As person who longs to step out of the constraints that society demands
of women during this time, Hedda's tragedy is that she lacks the
courage to set herself free and is embittered about her own fear of
scandal and worry over what others may think. Glenda Jackson conveys
Hedda Gabler's almost mercurial changes of mood in such vivid strokes
that it is often difficult to watch the other actors on the screen. One
senses the tension that seems so close to erupting behind the laced up
clothing that is envisioned to be as much of a trap as her
over-furnished home and dead-end marriage. Though she may not be the
most sympathetic of heroines, as portrayed by Jackson, this Gabler is
never less than believable. She quests power over her own life, and, if
failing in that , is willing to do the most heinous things in order to
feel some control over someone else's. The drama lies in witnessing her
consistently working at cross purposes with her goals due to a basic
inability to take a risk, emotionally or physically. Hedda is the
absolute architect of her downfall.
The production is a handsome one (very Merchant-Ivory) and extremely
well cast.

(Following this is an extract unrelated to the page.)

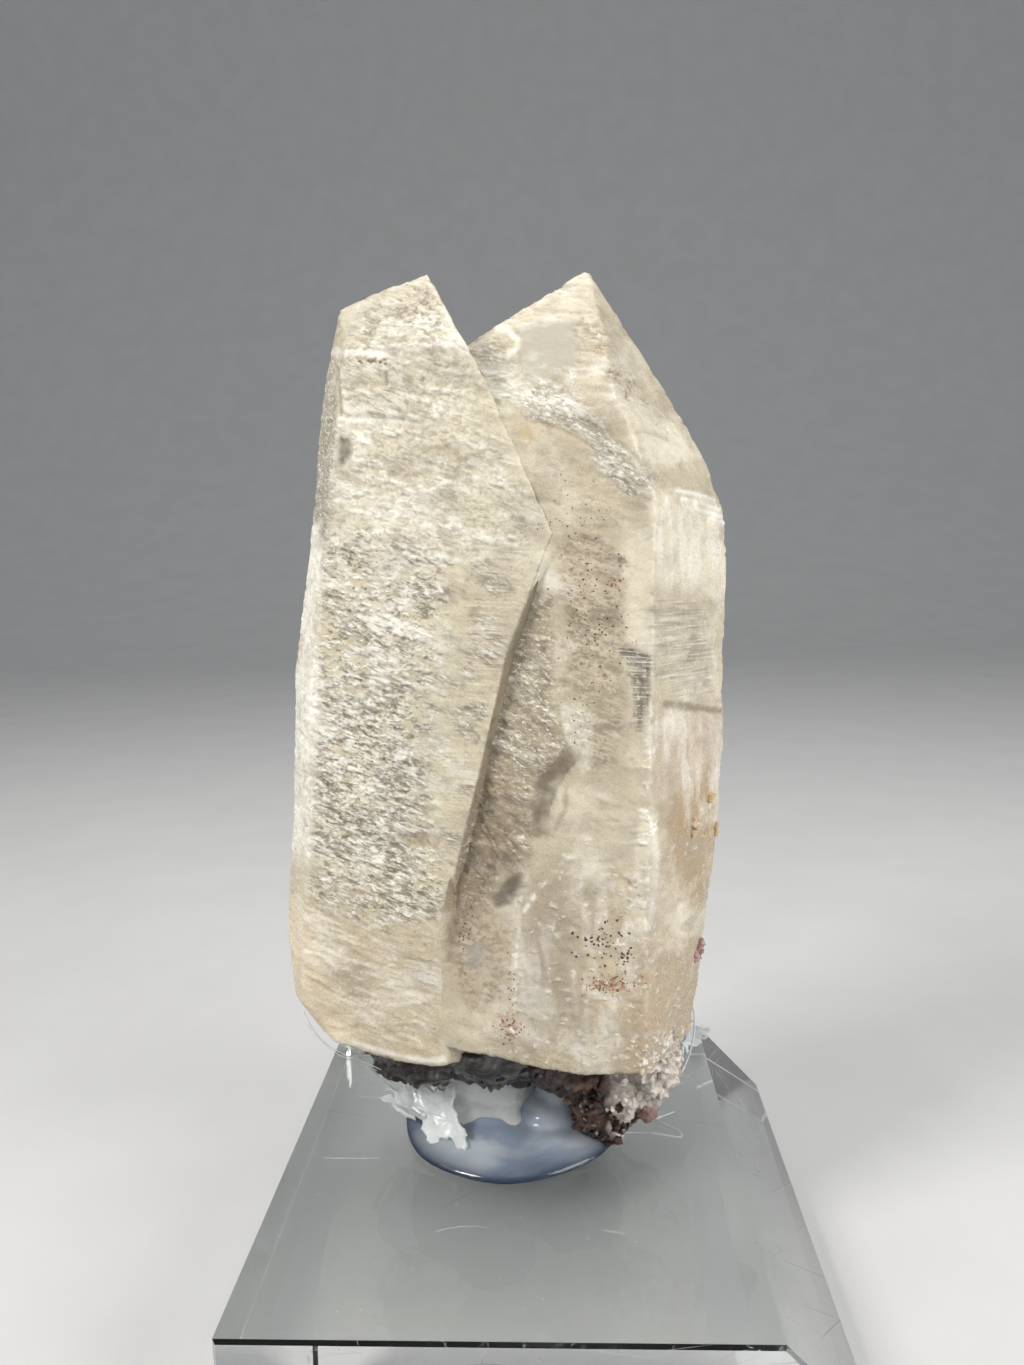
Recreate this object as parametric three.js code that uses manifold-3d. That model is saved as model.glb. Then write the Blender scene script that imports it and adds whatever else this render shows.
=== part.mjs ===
// Two quartz crystals grown side by side on a dark root, held by clear glue on a clear block.
// Millimetres, +Z up. The origin is under the middle of the block, and the broad crystal faces look along -Y.
import * as THREE from "three";
import { ConvexGeometry } from "three/addons/geometries/ConvexGeometry.js";
import { mergeVertices } from "three/addons/utils/BufferGeometryUtils.js";
import Module from "manifold-3d";

const wasm = await Module();
wasm.setup();

// Block
const BLOCK_SIDE = 63.5;
const BLOCK_HEIGHT = 12.7;
const BEVEL_WIDTH = 9.0;
const BEVEL_HEIGHT = 9.7;
const ARRIS = 0.35;

// Glue
const PUDDLE_CENTRE = [-4.5, 6.2];
const PUDDLE_RADIUS = 14.3;
const PUDDLE_HEIGHT = 1.7;
const POST_CENTRE = [-7.9, 8.6];
const POST_HALF_WIDTH = 6.6;
const POST_HALF_DEPTH = 5.6;
const POST_TOP = 21.6;
const JOINT_GAP = 0.3;

// Half sections of the glue from the middle outwards, as [radius, height] in shares of its own size.
const PUDDLE_SECTION = [
  [0, 0],
  [1, 0],
  [1, 0.12],
  [0.975, 0.42],
  [0.92, 0.66],
  [0.8, 0.85],
  [0.5, 0.97],
  [0, 1],
];
const POST_SECTION = [
  [0, 0.05],
  [1.32, 0.05],
  [1.18, 0.22],
  [1.03, 0.38],
  [0.98, 0.56],
  [1.02, 0.83],
  [0.9, 1],
  [0, 1],
];

// Torn flakes of glue: the corners of each, in the middle of its thickness.
const FLAKE_THICKNESS = 0.9;
const FLAKES = [
  [[-22, 4, 17], [-17.5, 5.6, 17.3], [-15.4, 1.8, 15.5], [-18.6, 2.4, 16]],
  [[-17.6, 5.6, 17.2], [-12, 6, 17.8], [-11.5, -1.6, 14], [-15.5, 1.7, 15.3]],
  [[-16.4, 9, 18.2], [-19.8, 10.5, 19], [-15, 12, 18.4], [-12, 10, 17.6]],
];

// Crystal angles: prism faces stand 60 degrees apart, and the front pair is turned a little to the left.
const FRONT_HEADING = -93;
const PRISM_STEP = 60;
const TIP_LEAN = 38.2;

// How far each small quartz point stands out of its lump, and how tall its tip is, in shares of its width.
const POINT_HEIGHT = 0.5;
const POINT_TIP = 0.62;

// Root: rough lumps of dark matrix under the crystals, each set with small quartz points.
// centre and radii give the lump, count and width its points.
const ROOT_SEED = 41;
const ROOT_LUMPS = [
  { centre: [-15, 5, 25], radii: [7.5, 8, 4.4], count: 22, width: 1.7 },
  { centre: [-6, 7.5, 24], radii: [9.5, 9.5, 4.8], count: 30, width: 2 },
  { centre: [3.5, 6, 23.5], radii: [7.5, 9, 5], count: 26, width: 1.9 },
  { centre: [6.9, 0.6, 17.9], radii: [3.6, 3.2, 4], count: 30, width: 1.3 },
  { centre: [11.5, 1.2, 18.6], radii: [1.8, 2, 1.9], count: 12, width: 1 },
  { centre: [13.6, -1.6, 25.4], radii: [3.4, 3.8, 4.4], count: 28, width: 1.5 },
];
const SIDE_CLUSTERS = [
  { centre: [21.6, 5, 51.2], radii: [0.7, 0.9, 1.5], count: 8, width: 0.7 },
  { centre: [19.6, 4, 36.2], radii: [0.9, 1.1, 1.9], count: 8, width: 0.9 },
];

const material = (color, roughness, opacity = 1) =>
  new THREE.MeshStandardMaterial({ color, roughness, metalness: 0, opacity, transparent: opacity < 1 });

const QUARTZ = material(0xd9d0b8, 0.45);
const GLUE = material(0xc6d0da, 0.25, 0.7);
const ACRYLIC = material(0xe8edf0, 0.06, 0.35);

const radians = THREE.MathUtils.degToRad;
const prismHeading = (step) => FRONT_HEADING + PRISM_STEP * step;

// A crystal face: its outward normal's heading from +X towards +Y, its lean above level, and a point on it.
function face(heading, lean, x, y, z) {
  const h = radians(heading);
  const l = radians(lean);
  const normal = new THREE.Vector3(Math.cos(h) * Math.cos(l), Math.sin(h) * Math.cos(l), Math.sin(l));
  return new THREE.Plane().setFromNormalAndCoplanarPoint(normal, new THREE.Vector3(x, y, z));
}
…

It's especially pleasurable to see "Star Trek"'s Patrick
Stuart with hair, and to have Glenda Jackson and Jennie Linden reunited
after their memorable pairing in Ken Russell's "Women in Love." Still,
for me, Glenda Jackson is something close to miraculous here. So many
complex emotions play across her face and so much intelligence and
craft is a part of her performance. Truly, she gives such ingenious and
lively interpretations to scenes and line readings that each time I see
this film I discover more. (As a side note: I was so taken by her
performance here that many years ago when she came to town as Martha in
Edward Albee's "Who's Afraid of Virginia Woolf?" I almost gave myself a
nosebleed in anticipation to the experience I anticipated. Imagine my
stunned surprise when I saw MY Hedda Gabler give one of the most
strident and one-note performances I'd ever seen by an actress. She
couldn't touch Elizabeth Taylor in the film adaptation.)
It's a pity this film isn't on DVD. I had to buy an EBay VHS. Any fan
of strong female performances shouldn't have to miss out on Glenda
Jackson here. Watching her is like getting a master class in acting.